(Records excerpted from a collection)
++++

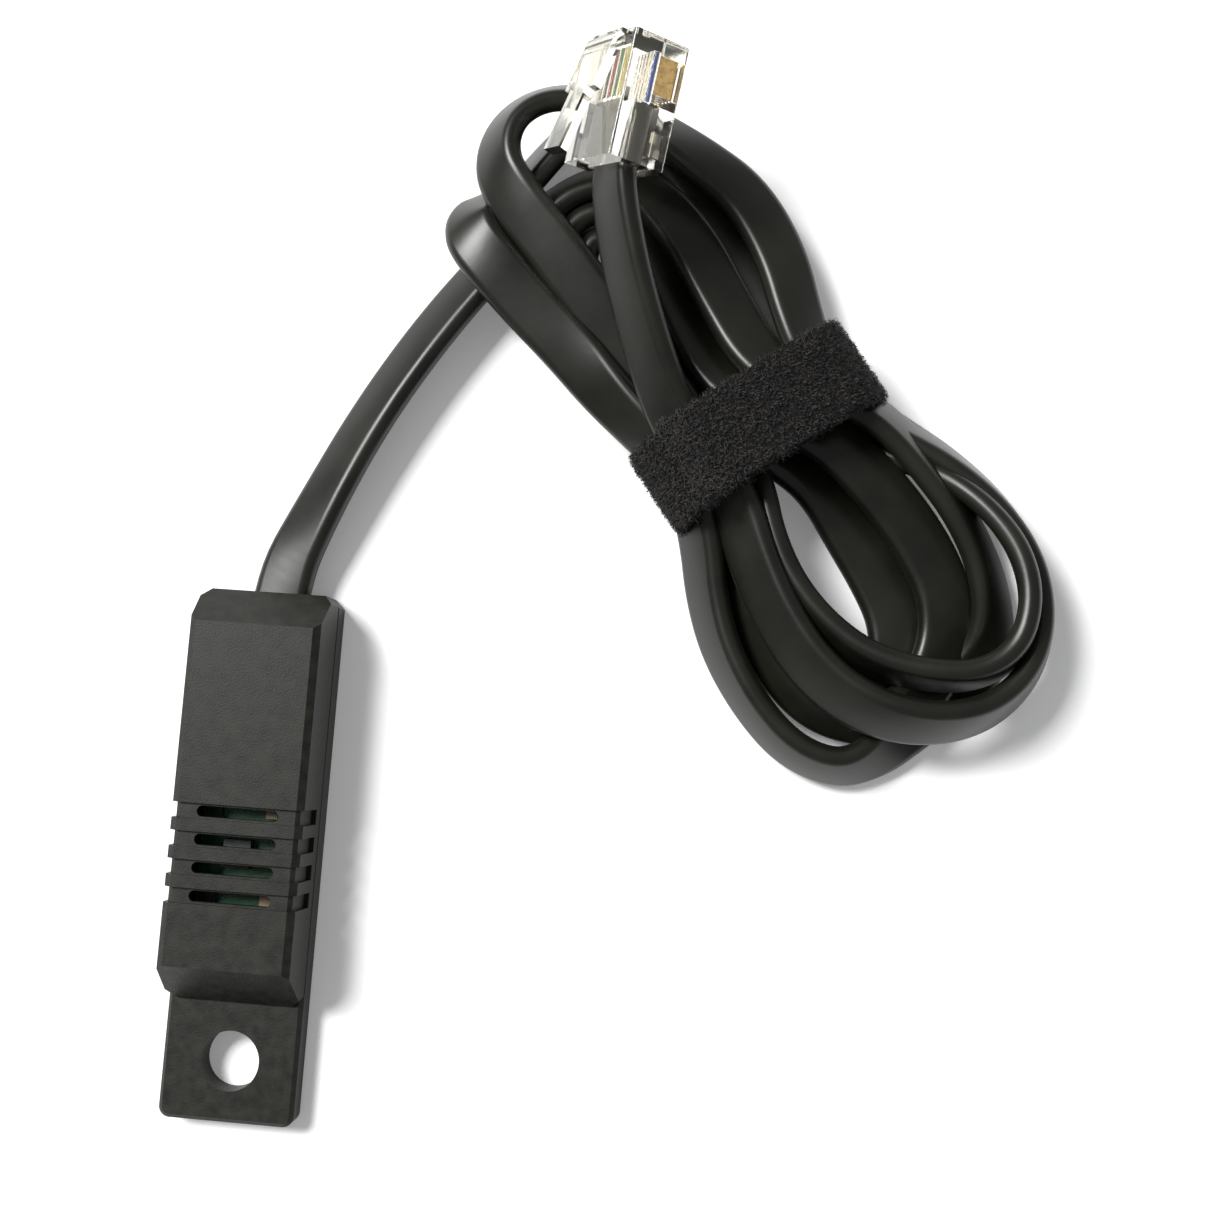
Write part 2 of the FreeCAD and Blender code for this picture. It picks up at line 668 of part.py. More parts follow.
def latch_hinge():
    """The middle of the latch's root, in the plug's own axes."""
    return Vector(0, PLUG_LENGTH - LATCH_HINGE_FROM_NOSE, PLUG_THICKNESS / 2 + LATCH_HINGE_RADIUS)


def plug_body():
    half_w = PLUG_WIDTH / 2
    half_t = PLUG_THICKNESS / 2
    body = box(-half_w, half_w, 0, PLUG_LENGTH, -half_t, half_t)
    body = body.makeFillet(PLUG_CORNER, [edge for edge in body.Edges
                                         if abs(edge.Vertexes[0].Y - edge.Vertexes[1].Y) > 1])
    cavity_half_w = CORD_WIDTH / 2 + CAVITY_GAP
    cavity_half_t = CORD_THICKNESS / 2 + CAVITY_GAP
    body = body.cut(box(-cavity_half_w, cavity_half_w, -OVERSHOOT, JACKET_IN_PLUG + CAVITY_GAP,
                        CORE_HEIGHT_IN_PLUG - cavity_half_t, CORE_HEIGHT_IN_PLUG + cavity_half_t))
    for index in range(len(WIRE_COLOURS)):
        channel = Part.makeCylinder(CORE_RADIUS + CORE_CHANNEL_GAP, core_end_y() - JACKET_IN_PLUG,
                                    Vector(contact_x(index), JACKET_IN_PLUG, CORE_HEIGHT_IN_PLUG),
                                    Vector(0, 1, 0))
        body = body.cut(channel)
        body = body.cut(contact_blade(index, CONTACT_SLOT_GAP, -half_t - OVERSHOOT,
                                      CORE_HEIGHT_IN_PLUG))
    body = body.cut(clamp_bar_box(CLAMP_BAR_GAP, -half_t - OVERSHOOT, CORE_HEIGHT_IN_PLUG))
    hinge = latch_hinge()
    rest = box(-LATCH_ROOT_WIDTH / 2, LATCH_ROOT_WIDTH / 2, hinge.y - LATCH_HINGE_RADIUS,
               PLUG_LENGTH, half_t - LATCH_REST_OVERLAP, hinge.z)
    clear = box(-half_w, half_w, hinge.y - 2 * LATCH_HINGE_RADIUS, hinge.y,
                half_t, hinge.z + OVERSHOOT)
    socket = Part.makeCylinder(LATCH_HINGE_RADIUS + LATCH_HINGE_GAP, LATCH_ROOT_WIDTH,
                               Vector(-LATCH_ROOT_WIDTH / 2, hinge.y, hinge.z), Vector(1, 0, 0))
    return body.fuse(rest.cut(clear)).cut(socket).removeSplitter()


def plug_latch():
    """The sprung lever: broad from its root to the shoulders, then a narrow finger tab."""
    hinge = latch_hinge()
    rear = hinge.y + LATCH_PAST_REAR
    shoulder = hinge.y - LATCH_SHOULDER_FROM_REAR
    low = LATCH_HINGE_RADIUS - LATCH_THICKNESS
    high = LATCH_HINGE_RADIUS
    half_root = LATCH_ROOT_WIDTH / 2 - LATCH_SIDE_GAP
    root = Part.makeCylinder(LATCH_HINGE_RADIUS, 2 * half_root, Vector(-half_root, 0, 0), Vector(1, 0, 0))
    broad = box(-half_root, half_root, -shoulder, 0, low, high)
    heel = box(-half_root, half_root, -LATCH_HINGE_RADIUS * 2, 0, low - OVERSHOOT, 0)
    broad = broad.cut(heel)
    narrow = box(-LATCH_TIP_WIDTH / 2, LATCH_TIP_WIDTH / 2, -rear / math.cos(math.radians(LATCH_ANGLE)),
                 -shoulder + LATCH_SIDE_GAP, low, high)
    lever = fused([root, broad, narrow])
    lever.rotate(Vector(0, 0, 0), Vector(1, 0, 0), -LATCH_ANGLE)
    lever.translate(hinge)
    return lever


def plug_core(index):
    core = Part.makeCylinder(CORE_RADIUS, core_end_y() - JACKET_IN_PLUG,
                             Vector(contact_x(index), JACKET_IN_PLUG, CORE_HEIGHT_IN_PLUG),
                             Vector(0, 1, 0))
    blade = contact_blade(index, 0, -PLUG_THICKNESS, CORE_HEIGHT_IN_PLUG)
    return core.cut(blade)


def plug_contacts():
    low = -PLUG_THICKNESS / 2 + CONTACT_RECESS
    blades = [contact_blade(index, 0, low, CORE_HEIGHT_IN_PLUG) for index in range(len(WIRE_COLOURS))]
    return Part.makeCompound(blades)


def plug_cord_clamp():
    return clamp_bar_box(0, -PLUG_THICKNESS / 2 + CONTACT_RECESS,
                         CORE_HEIGHT_IN_PLUG - CORD_THICKNESS / 2)


# ================================================================ cord
def cord_lead(hank):
    points = [(CORD_X, CORD_INNER_Y, CORD_Z), (CORD_X, CORD_END_Y + CORD_STRAIGHT_OUTSIDE, CORD_Z)]
    points += list(LEAD_POINTS)
    return flat_tube("cord_lead", points).cut(hank)


def cord_tail(hank, strap):
    """From under the strap up to the plug, where its broad side turns with the plug."""
    entry = plug_placement().multVec(Vector(0, -TAIL_TURN / 2, CORE_HEIGHT_IN_PLUG))
    points = list(TAIL_POINTS) + [(entry.x, entry.y, entry.z)]
    level = flat_tube("cord_tail", points).cut(hank).cut(strap)
    section = flat_section(CORD_WIDTH, CORD_THICKNESS, CORD_ROUNDING)
    section.translate(Vector(0, -TAIL_TURN, CORE_HEIGHT_IN_PLUG))
    turned = Part.Face(section).extrude(Vector(0, TAIL_TURN + JACKET_IN_PLUG, 0))
    return fused([level, placed(turned)])


os.makedirs("parts", exist_ok=True)
hank_shape = cord_hank()
strap_shape = cord_strap()
write("housing_base", housing_base())
write("housing_cover", housing_cover())
write("circuit_board", circuit_board())
write("humidity_sensor", humidity_sensor())
write("chip_body", chip_body())
write("chip_leads", chip_leads())
write("capacitors", small_parts(CAPACITOR_PLACES, CAPACITOR_HEIGHT))
write("resistors", small_parts(RESISTOR_PLACES, RESISTOR_HEIGHT))
write("solder_joints", solder_joints())
for number, colour in enumerate(WIRE_COLOURS):
    write("board_wire_" + colour, board_wire(number))
    write("plug_core_" + colour, placed(plug_core(number)))
write("cord_lead", cord_lead(hank_shape))
write("cord_hank", hank_shape)
write("cord_tail", cord_tail(hank_shape, strap_shape))
write("cord_strap", strap_shape)
write("plug_body", placed(plug_body()))
write("plug_latch", placed(plug_latch()))
write("plug_contacts", placed(plug_contacts()))
write("plug_cord_clamp", placed(plug_cord_clamp()))
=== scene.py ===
import bmesh
import bpy
import math
import random
from mathutils import Matrix, Vector, noise


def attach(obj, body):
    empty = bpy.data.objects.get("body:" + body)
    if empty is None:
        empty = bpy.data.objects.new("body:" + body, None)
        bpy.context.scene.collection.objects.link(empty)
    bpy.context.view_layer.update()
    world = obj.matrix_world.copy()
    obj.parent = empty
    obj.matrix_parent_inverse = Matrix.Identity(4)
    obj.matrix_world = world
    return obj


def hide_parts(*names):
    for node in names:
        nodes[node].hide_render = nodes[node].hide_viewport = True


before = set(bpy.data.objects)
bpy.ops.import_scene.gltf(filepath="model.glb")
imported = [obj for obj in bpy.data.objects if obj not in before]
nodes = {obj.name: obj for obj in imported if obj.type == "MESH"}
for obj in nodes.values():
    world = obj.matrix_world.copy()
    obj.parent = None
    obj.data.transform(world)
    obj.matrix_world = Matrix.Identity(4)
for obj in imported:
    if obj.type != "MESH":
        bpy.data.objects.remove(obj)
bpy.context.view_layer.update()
MM = 0.001

# ---------------------------------------------------------------- sizes, the same as in the CAD
CORD_WIDTH = 6.4
CORD_THICKNESS = 2.4
CORD_ROUNDING = 1.1
WAIST_CENTRE = (52.8, 50.3)
STRAP_ANGLE = 36.8
PLUG_REAR = (35.6, 74.6, 16.7)
PLUG_YAW = 9.0
PLUG_PITCH = 8.0
PLUG_ROLL = 36.0
TAIL_TURN = 3.2
JACKET_IN_PLUG = 6.2
FLOOR_GAP = 0.05
CORE_HEIGHT_IN_PLUG = -0.35
STRAP_WIDTH = 10.0

# ---------------------------------------------------------------- sizes of the modelled pieces
CORD_STEPS = 8
CORD_CORNER_STEPS = 4
STRAP_STEPS = 24
STRAP_THICKNESS = 1.2
STRAP_RIM = 0.7
STRAP_RIM_THINNING = 0.8
STRAP_COLUMNS = 30
STRAP_NAP = 0.16
STRAP_NAP_GRAIN = 2.6
STRAP_NAP_OTHER_SIDE = 9
STRAP_WANDER = 0.16
STRAP_WANDER_ALONG = 0.09
STRAP_WANDER_ACROSS = 0.4
STRAP_SEED = 7
FIBRE_COUNT = 9000
FIBRE_WIDTH = 0.05
FIBRE_LENGTH = 0.8
FIBRE_SHAPE = ((0.0, -0.1), (0.3, 0.42), (0.7, 0.5), (1.0, 0.12))
FIBRE_SHORTEST = 0.35
FIBRE_SCATTER = 9
FIBRE_LOWEST_FACING = -0.2

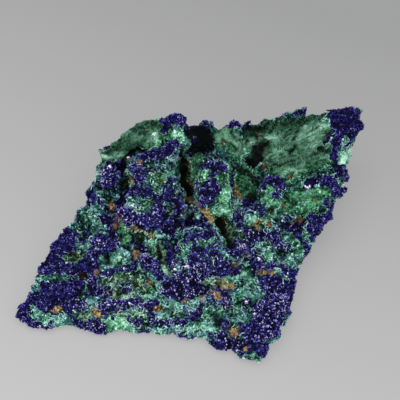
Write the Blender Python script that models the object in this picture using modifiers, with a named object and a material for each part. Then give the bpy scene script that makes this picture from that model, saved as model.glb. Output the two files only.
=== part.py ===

++++

Return only the lines from the beginning of the material up to and including the line with "return Vector(0, PLUG_LENGTH", exactly as written.

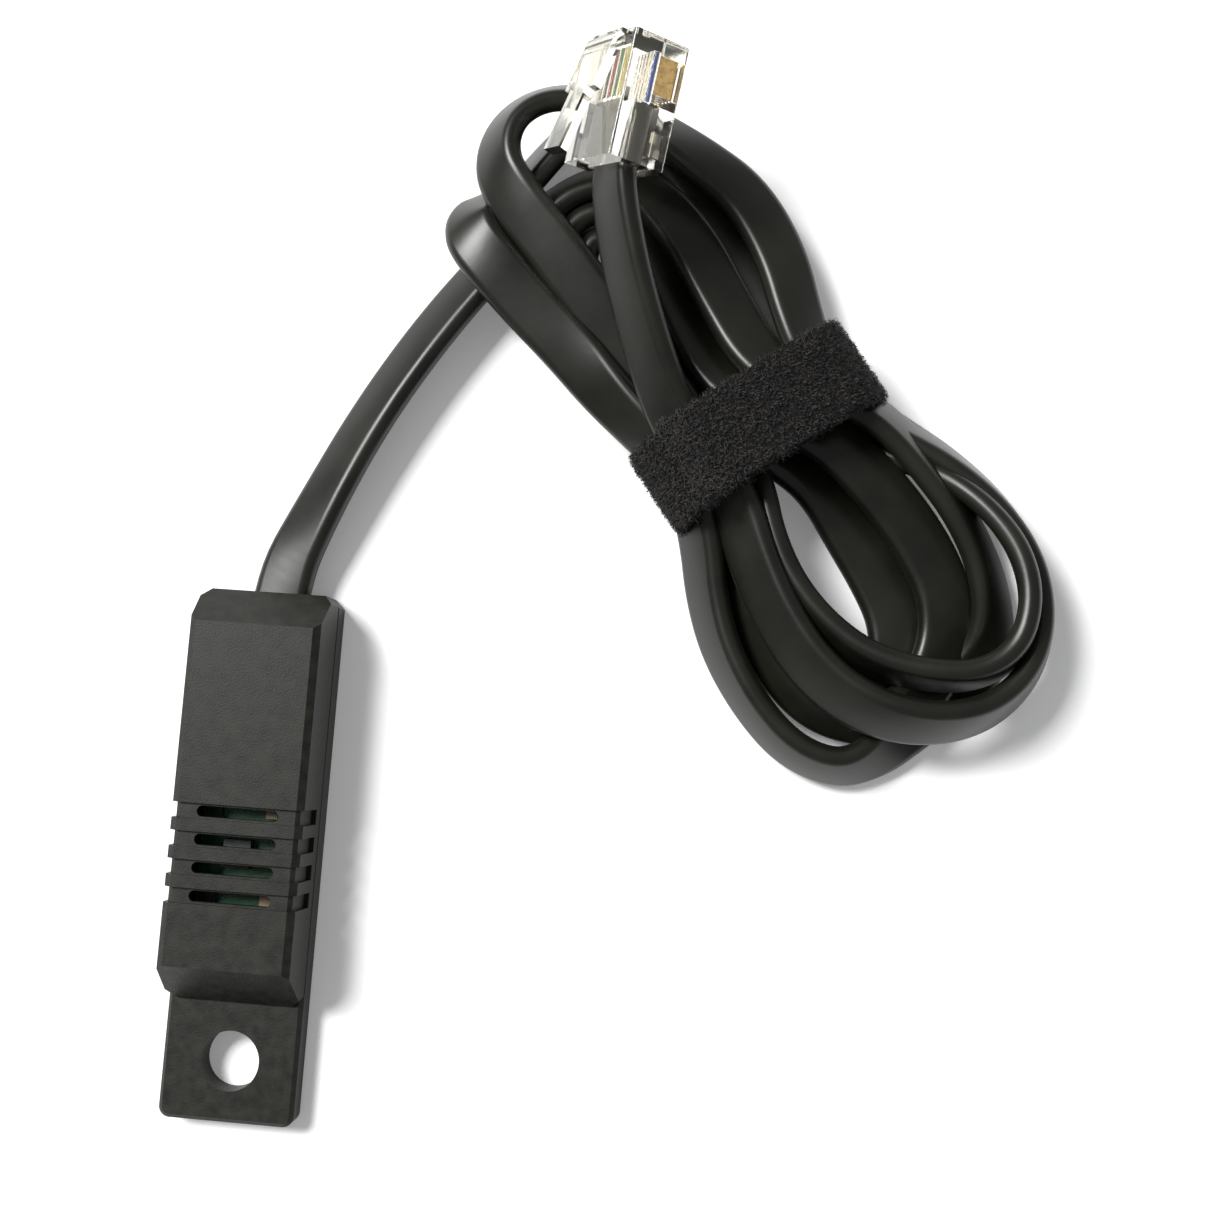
Write part 2 of the FreeCAD and Blender code for this picture. It picks up at line 668 of part.py. More parts follow.
def latch_hinge():
    """The middle of the latch's root, in the plug's own axes."""
    return Vector(0, PLUG_LENGTH - LATCH_HINGE_FROM_NOSE, PLUG_THICKNESS / 2 + LATCH_HINGE_RADIUS)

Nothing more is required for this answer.